Milano – L’aggressione alla madre. Tutta la famiglia a raccolta per fronteggiare le bizze del fratello, da tempo alle prese con problemi di dipendenza dalla cocaina. La colluttazione e i tre colpi di pistola esplosi in cortile. I parenti che si chiudono a riccio, cambiando continuamente versione per fare quadrato attorno allo sparatore. Che fosse stato Simone Filippo Oliva a ferire al femore sinistro il fratello L. si era intuito sin dalle prime ore, ma per puntellare il castello accusatorio gli investigatori della Squadra mobile hanno dovuto sgretolare il muro di omertà e reticenza eretto per allontanare i sospetti dal quarantaseienne, da ieri ai domiciliari nell’abitazione in cui vive con la moglie a Cornaredo. Decisivo per inchiodarlo si è rivelato l’esame dello stub su volante, leva del cambio e freno a mano della sua vecchia Panda grigia, che ha rilevato molteplici particelle "tipiche dei residui dello sparo" subito dopo il ritrovamento dell’utilitaria in via del Lucarino, a poche centinaia di metri dallo stabile di via Lorenteggio 183.
Da lì, alle 8.10 del 7 giugno, parte la chiamata al 112 per segnalare il ferimento di un uomo a colpi di arma da fuoco.
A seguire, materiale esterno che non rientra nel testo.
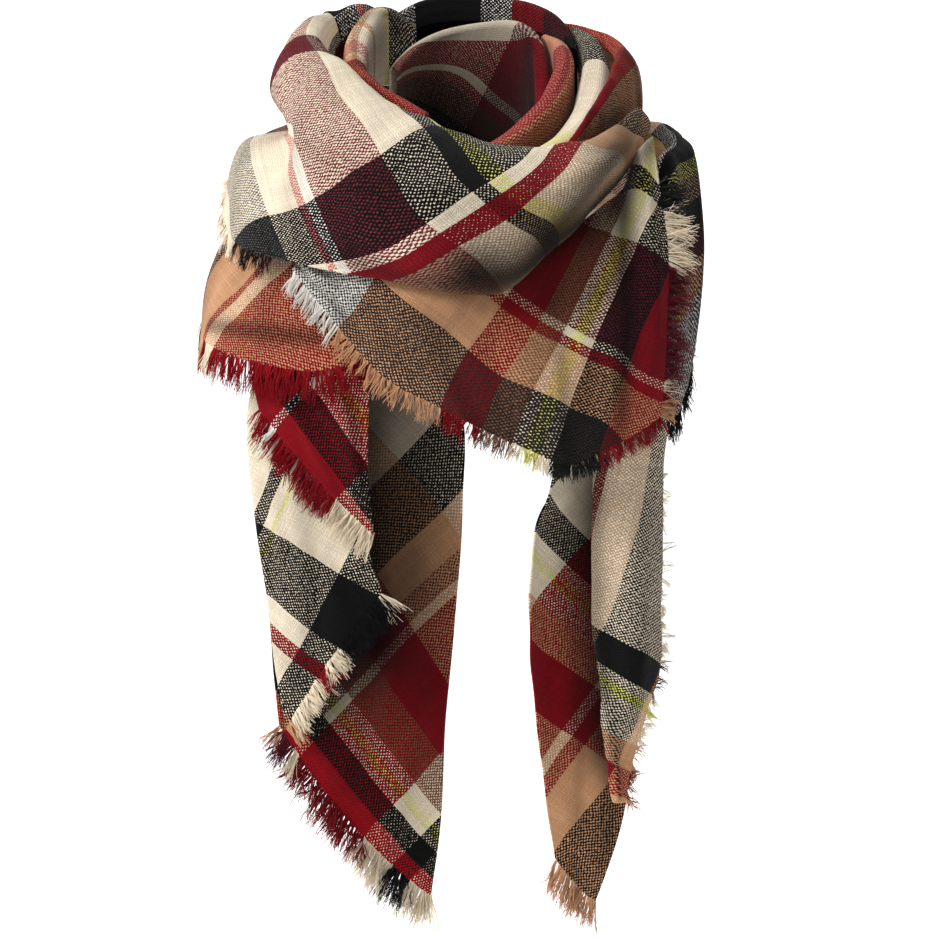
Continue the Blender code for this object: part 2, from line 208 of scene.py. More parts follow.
RIGHT_ROLL = [
    (-198, 103, -119, -202, 167, -98, 12, 0),
    (-240, 111, -120, -240, 168, -102, 16, 0),
    (-300, 109, -120, -300, 165, -103, 18, 0),
    (-376, 110, -120, -376, 166, -104, 19, 0),
    (-426, 115, -120, -424, 163, -104, 17, 0),
    (-464, 118, -120, -460, 152, -106, 13, 0),
    (-500, 122, -119, -498, 141, -109, 7, 0),
    (-528, 126, -117, -528, 136, -112, 3, 0),
]


def ease(count, shares, straight_ends=False):
    """How much each of count rows gives at each share of the way down them."""
    weights = np.zeros((len(shares), count))
    last = count - 1
    for k, share in enumerate(shares):
        place = share * last
        i = min(int(place), count - 2)
        t = place - i
        parts = (-0.5 * t ** 3 + t ** 2 - 0.5 * t, 1.5 * t ** 3 - 2.5 * t ** 2 + 1,
                 -1.5 * t ** 3 + 2 * t ** 2 + 0.5 * t, 0.5 * t ** 3 - 0.5 * t ** 2)
        for row, part in zip((i - 1, i, i + 1, i + 2), parts):
            if 0 <= row <= last or not straight_ends:
                weights[k, min(max(row, 0), last)] += part
            elif row < 0:
                weights[k, 0] += 2 * part
                weights[k, 1] -= part
            else:
                weights[k, last] += 2 * part
                weights[k, last - 1] -= part
    return weights


def even_shares(grid, axis):
    """How far along the cloth each row of a grid is, from 0 to 1."""
    steps = np.linalg.norm(np.diff(grid, axis=axis), axis=2).mean(axis=1 - axis)
    far = np.concatenate(([0.0], np.cumsum(steps)))
    return far / far[-1]


def round_neck(table, us, vs):
    """A stretch that lies round the neck."""
    rows = ease(len(table), us) @ np.array(table, float)
    across = ease((rows.shape[1] - 1) // 2, vs).T
    radius = rows[:, 1::2] @ across
    angle = np.radians(rows[:, :1])
    return np.stack((radius * np.cos(angle), radius * np.sin(angle), rows[:, 2::2] @ across), axis=2)


def rolled(table, us, vs):
    """A narrow roll round the neck: up its inner side, over the crest and down its outer side."""
    angle, middle, half, crest, inner, outer = (ease(len(table), us) @ np.array(table, float)).T[:, :, None]
    v = vs[None, :]
    turn = np.pi * np.clip((v - 0.25) / 0.375, 0, 1)
    radius = middle - half * np.cos(turn)
    drop = (inner - half) * np.clip(1 - v / 0.25, 0, 1) + (outer - half) * np.clip((v - 0.625) / 0.375, 0, 1)
    height = crest - half + half * np.sin(turn) - drop
    angle = np.radians(angle)
    return np.stack((radius * np.cos(angle), radius * np.sin(angle), height), axis=2)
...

L. viene portato in codice rosso al San Carlo: operato d’urgenza, verrà dimesso dal reparto di Ortopedia con una prognosi superiore a 40 giorni. Alle 8.20, arrivano i poliziotti di Volanti e Scientifica: i rilievi delle tute bianche evidenziano tre frammenti balistici, che danno conto dei proiettili esplosi (due finiti a terra e uno nella gamba del ferito).
Il primo a essere sentito dagli specialisti della Mobile, guidati dal dirigente Alfonso Iadevaia e dal funzionario Domenico Balsamo, è il cugino di L., che dice di essere giunto a cose fatte e di aver soccorso il ferito stringendogli una felpa attorno alla coscia, salvo correggersi in serata sostenendo di aver assistito alla colluttazione tra L. e uno dei suoi quattro fratelli. Poi tocca proprio a questi ultimi raccontare la loro versione dei fatti: fanno riferimento, più o meno vagamente, a un litigio tra L. e la madre, colpita al volto con un ceffone, e al loro intervento per placare l’ira del fratello.
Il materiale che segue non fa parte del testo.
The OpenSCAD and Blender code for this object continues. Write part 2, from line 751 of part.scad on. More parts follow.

Anche la diretta interessata conferma di essere stata schiaffeggiata dal figlio L., che l’ha accusata di essersi intromessa nella relazione con la compagna. Nessuno, però, conferma che a sparare è stato Simone, l’unico assente al momento dei soccorsi. Anzi: la madre prova ad accreditare la falsa pista di un debito di droga non saldato da L. Persino il ferito inventa una storia strampalata, assicurando di essere salito a casa dei genitori (lui abita a un altro piano dello stesso stabile) per "fare colazione con le brioches".
La verità emerge dalle intercettazioni, che certificano i dissidi tra L. e il resto della famiglia e i contatti tra parenti prima di essere sentiti in Questura ("Facciamo i bravi"); senza dimenticare i messaggi di minacce inviati da Simone al fratello quella mattina ("Io sto arrivando e ti metto a posto", "Ti metto in un pacchettino scimunito"). E poi ci sono le celle telefoniche, che informano che il quarantaseienne si è allontanato in direzione Inganni dopo gli spari, e il risultato dello stub sulla Panda. Per il gip Giulio Fanales, Simone Oliva si recò in via Lorenteggio 183 "con la finalità di “farla pagare” al fratello, resosi autore di un’aggressione della madre“. Il numero dei colpi sparati, aggiunge il giudice, è incompatibile con una dinamica accidentale: dopo il primo proiettile a vuoto, l’aggressore ha avuto il tempo "di prendere la mira e di rivolgersi alle gambe della vittima". Andando a segno.